They're Paid to Travel and Write, But How Good Are These Travel Bloggers?
It's a dream come true for any blogger: getting paid to travel the world and write about it. Several major companies have sponsored contests to supply this fantasy to a lucky few, who then make money traveling and blogging about the businesses' products or services. But could any average Joe or Jane do their job? We cut through the propaganda to assess five bloggers who got their travel funded.
Alice Shin: Pei Wei
This Miami ad copywriter, 27, won a contest to travel to five Asian countries with the chefs from restaurant chain Pei Wei as part of a marketing promotion. Shin blogs about the food she tries and the chefs' insights along with posting videos and pictures. She also tries to weave in experiences with local culture. Most of her posts are super-upbeat. Among the negatives: eating live octopus and admitting the restaurant's style of Korean barbecue is different from the kind she grew up with as a Korean-American.
Thanks, no doubt, to her day job, Shin does lay it on thick at points, like when describing her first taste of rib roast in Japan as "Melting. Spreading. Opening up like slightly sweet beef butter, bathing my tongue."
Still, she mostly keeps posts concise, though she said in a recent video chat with readers she takes two hours to write each day and has the trip master, Terry, edit. "I'm a copywriter, so I'm used to taking more time. This type of writing, it was hard at first, getting the hang of it."
Mike Barish: Chevrolet
Barish, a seasoned freelance travel writer who contributes to AOL's Gadling, is part of a six-pack of bloggers promoting Chevrolet's new car, the Cruze, in a five-month trip around the U.S. The blogger stresses he's "up for anything" in his introductory Cruze-arati video and calls on readers to tell him where to go and what to do. So far, he's competed in Charleston's OysterFest and visited the World's Smallest Police Station, among other quirky sights.
The New Yorker seems to be a natural on camera, and he's got a personality that, combined with his writing experience, should make his one of the better blogs on the Cruze-arati site.
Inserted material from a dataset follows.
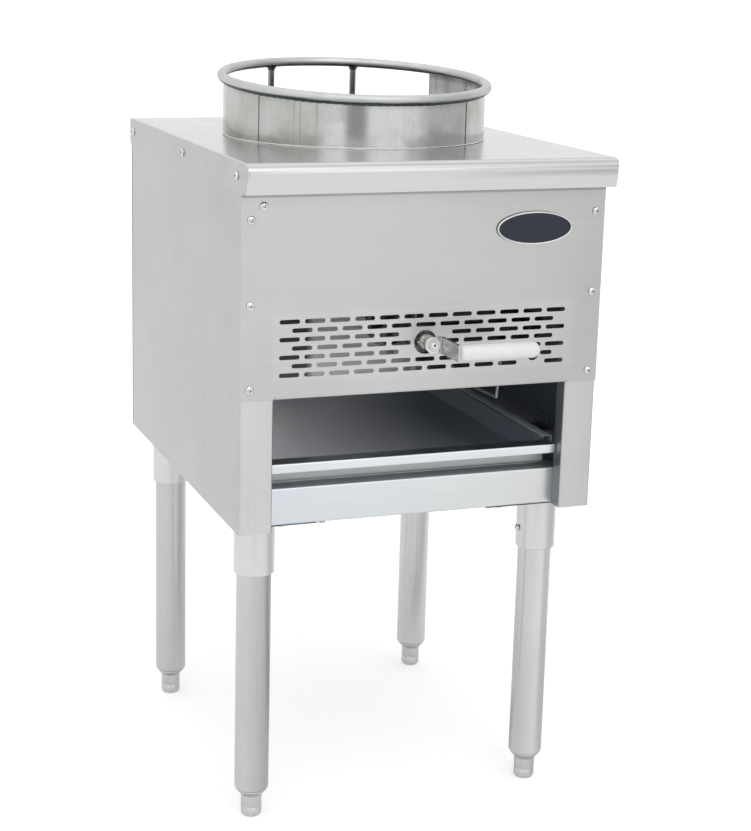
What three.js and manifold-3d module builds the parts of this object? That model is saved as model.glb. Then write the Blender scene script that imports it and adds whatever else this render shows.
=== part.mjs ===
// A single-burner wok range: a stainless cabinet on four legs, with a wok ring on its top cover.
// Millimetres, +Z up, the front faces -Y. Places are first worked out with y = 0 at the front
// face of the side panels' flanges, and the finished group is then moved to its origin, on the
// floor under the middle of its outer box.

import * as THREE from 'three';
import { mergeVertices } from 'three/addons/utils/BufferGeometryUtils.js';
import Module from 'manifold-3d';

const wasm = await Module();
wasm.setup();

// ---------------------------------------------------------------- driving dimensions

// General
const SHEET = 1.2; // stainless sheet of the cabinet
const SEAM = 0.3; // gap between pieces that touch
const BEND = 2.4; // outside radius of a folded edge

// Cabinet
const COVER_WIDTH = 457; // 18 in range
const BODY_DEPTH = 533; // side panels, front to back
const BODY_BOTTOM = 388; // above the floor
const BODY_HEIGHT = 436; // cover's top face above the cabinet's bottom
const FRONT_FLANGE = 41; // side panel's flange at the front
const FRONT_RETURN = 20.2; // flange's inward return
const REAR_FLANGE = 20;
const PANEL_HEM = 10; // inward fold along a side panel's bottom
const WINDOW_HEIGHT = 160.5; // front panel's lower edge above the cabinet's bottom
const PANEL_FOLD = 14; // fold along the front panel's lower edge

// Top cover
const COVER_DROP = 35; // height of its lip and flanges
const NOSE_REACH = 30; // nose in front of the side panels
const NOSE_RADIUS = 12;
const LIP_SETBACK = 6; // lip's lower edge behind the nose
const COVER_CORNER = 3; // ground corner between the lip and a side flange
const COVER_BEND = 2; // outside radius of its other folds

// Wok ring
const RING_BACK = 263.5; // ring and burner centre behind the front
const RIM_RADIUS = 169; // centre line of the rim bar
const RIM_BAR = 6; // radius of the rim bar
const RIM_RISE = 71; // rim's centre above the cover
const RIM_TILT = 4.3; // degrees, rear side higher
const RING_WALL = 2;
const WALL_INSET = 1.8; // wall's outside within the bar's centre line
const OPENING_HALF = 58.6; // degrees of opening each side of its middle
const OPENING_TURN = 1.1; // degrees of its middle from the rear, to the left
const POST_RADIUS = 4.3;
const POST_TURN = 20.3; // degrees of each post from the opening's middle

// Burner chamber
const CHAMBER_RADIUS = 158.5; // inside, also the cover's opening
const CHAMBER_SHEET = 1.5;
const CHAMBER_FLANGE = 25;
const CHAMBER_CLEARANCE = 33.5; // its open bottom above the burner's bracket
const CHAMBER_CONE = 50; // height of its cone
const CHAMBER_THROAT = 105; // radius of its open bottom

// Vent slots
const SLOT_LENGTH = 24.8;
const SLOT_HEIGHT = 5.2;
const SLOT_PITCH = 30.6;
const ROW_PITCH = 10.45;
const ROW_RISE = 30.8; // first row above the valve's axis
const ROWS = 7;
const LONG_ROW = 12; // slots in the first, third, fifth and seventh rows
const SLOT_MARGIN = 2.2; // metal between a slot and a hole

// Holes in the front panel
const VALVE_RISE = 60.5; // axis of the valve and the gas pipes above the window
const VALVE_HOLE = 14.3; // radius
const VALVE_HOLE_DROP = 1; // its centre below the valve's axis
const LIGHT_HOLE = 7.5; // radius of the lighting hole
const LIGHT_INSET = 86.7; // its centre from the cabinet's right side
const LIGHT_DROP = 23; // its centre below the valve's axis

// Badge plate
const BADGE_INSET = 91.7; // its centre from the cabinet's right side
const BADGE_DROP = 84.4; // its centre below the cover's top
const BADGE_HALF_WIDTH = 49;
const BADGE_HALF_HEIGHT = 20;
const BADGE_THICKNESS = 1.6;

// Screws
const SCREW_HEAD = 5; // radius
const SCREW_DOME = 2.6; // height of the head
const SCREW_SHANK = 2.4; // radius
const SCREW_LENGTH = 9;
const HOLE_CLEARANCE = 0.35;
const FRONT_SCREW_INSET = 11.5; // from the cabinet's side
const FRONT_SCREW_RISE = 13.5; // lowest screw above the window
const FRONT_SCREW_PITCH = 98;
const FRONT_SCREW_ROWS = 3;
const EXTRA_SCREW_INSET = 26; // from the cabinet's left side
const EXTRA_SCREW_DROP = 50.4; // below the cover's top
const COVER_SCREW_DROP = 17; // below the cover's top
const COVER_SCREW_INSET = 12; // front screw behind the cabinet's front
const COVER_SCREW_MIDDLE = 250;
const COVER_SCREW_REAR = 18; // rear screw ahead of the cabinet's rear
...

Since he's actually a journalist, we hope Barish maintains his ethics as he promotes the car for the company.
Jared Chamberlain: Sony
In June 2010, Sony chose web designer Jared Chamberlain to blog and photograph his way through the World Cup in South Africa using the company's Xperia X10 mobile phone. Chamberlain, whose trip to the semi-finals and finals matches was his first outside the U.S., already ran an electronics blog.
Passionate about gadgets, maybe; about punctuation and syntax, not so much. Chamberlain is another exclamation-point-happy blogger; he's got three in the last paragraph of his post on Spain's win. He also uses lots of meaningless adjectives like "great" and "awesome."
He did his part to capture the event through photos, though he could use some lessons in focus and cropping. He was almost all rainbows and sunshine, save a slight gripe about the apparent dangerousness of Durban, in which he was instructed not to go out at night.
Ben Southall: Tourism Queensland
This blogger is the only one on the list who parlayed his role into even more travel. In 2009, the British project manager and charity fundraiser won Tourism Queensland's "Best Job in the World," a position as caretaker on Hamilton Island and leeway to explore every nook and cranny of that part of the Australian state. He also got $150,000 AUD to last the six months of the job, which involved extensive blogging and picture posting to promote Queensland. After this gig, he became the Queensland Tourism Ambassador, a role that took him around the States, Asia, New Zealand and the U.K. to talk about his experiences in Australia.
Southall's posts were definitely thorough, but too much so. His blog readers complained about this tendency in the comments section. The blogger clearly had a problem summarizing info and writing tight copy, and the issue got only slightly better as the blog progressed, as evidenced by a 3,000-word post covering four days. Some called his blogging plain boring and reporter-like and begged for more humor and interaction. Others challenged his genuineness, particularly in a post on the Aboriginal population.